Parler de son vécu, de ses émotions est toujours considéré comme une caractéristique féminine. Il n’est pas étonnant de constater que dans la patientèle des services de soins, les femmes constituent une majorité1. Non seulement elles font davantage appel à une aide professionnelle que les hommes2, mais dans un contexte de saturation généralisée, les services donnent aussi priorité aux demandes portées par des femmes3.

Lola Clavreul
Directrice de la Fédération des Centres Pluralistes de Planning Familial (FCPPF)

Yahyâ H. Samii
Directeur de la Ligue Bruxelloise pour la Santé Mentale (LBSM)
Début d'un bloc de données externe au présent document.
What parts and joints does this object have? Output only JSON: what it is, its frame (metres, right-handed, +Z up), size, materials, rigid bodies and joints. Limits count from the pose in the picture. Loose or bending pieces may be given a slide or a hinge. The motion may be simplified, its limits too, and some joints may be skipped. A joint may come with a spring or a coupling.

On sait la plus grande charge mentale portée par les femmes, en particulier lorsqu’elles sont mères. Ce sont souvent elles qui s’occupent des enfants et prennent en charge le suivi médical de la famille : prise de rendez-vous, suivi des soins, suivi administratif… Elles encore qui sont majoritairement touchées par les violences physiques, sexuelles et psychologiques. Elles qu’on retrouve davantage en famille monoparentale synonyme de plus grande précarité.
Inégalités de santé et reconnaissance des soins
En matière de santé sexuelle, les stéréotypes sont aussi à l’œuvre. Dès leurs premières règles, les femmes entrent dans un parcours de soins réguliers, notamment via les consultations gynécologiques4. Pour autant, les traitements insuffisants des symptômes de la préménopause, le manque d’alternative aux moyens de contraception ayant des effets secondaires importants ou encore le manque de dépistage de l’endométriose pèsent lourdement sur la santé physiologique et psychique des femmes. Ils montrent que la recherche, notamment concernant la prise en charge de la douleur ou du bien-être, est encore largement biaisée par les questions de genre.
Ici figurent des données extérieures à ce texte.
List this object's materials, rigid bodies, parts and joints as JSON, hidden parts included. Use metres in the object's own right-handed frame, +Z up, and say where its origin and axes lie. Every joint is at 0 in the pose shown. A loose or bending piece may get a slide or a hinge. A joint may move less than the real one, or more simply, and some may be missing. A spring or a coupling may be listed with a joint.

A cela, s’ajoute un autre constat : les femmes composent la majorité des métiers du care. Assistantes sociales, psychologues, médecins ou infirmières s’occupent des personnes en souffrances, à des postes qu’on qualifiait d’« essentiels » durant la pandémie COVID19, mais qui restent dits plus « féminins » et sont touchés par l’instabilité, la précarité, une pénibilité croissante et un manque persistant de reconnaissance.
Or, les modèles stéréotypés de genre ont également des impacts sur la santé mentale des hommes : ceux-ci ont plus de mal à exprimer leurs difficultés, à témoigner de leur vulnérabilité, à recourir à une aide extérieure. Cette réalité, renforcée par l’organisation même des services d’aide et de soins, creuse des inégalités qui pèsent sur la santé mentale de toutes et tous.
Tout ceci nous conduit à au moins deux conclusions : un, il est urgent de lutter contre les facteurs qui renforcent les inégalités de genre en santé. Deux : il est urgent de défendre la santé de toutes et tous. Les difficultés auxquelles font face les femmes sont le reflet de mécanismes plus larges dans notre société qui génèrent de la souffrance et qui s’appuient sur des stéréotypes pour se perpétuer. En prendre conscience nous permet de les combattre ensemble.
1Rapport d’activités de l’AVIQ, Centres de planning familial, 2019-2022
2Voir la dernière enquête Solidaris sur la santé mentale, 2025.
3Comme les Services de santé mentale bruxellois, étude de la LBSM, 2024.
4 Voir e.a. M. Salle, C. Vidal, Femmes et santé, encore une affaire d’hommes ?, Belin, 2017.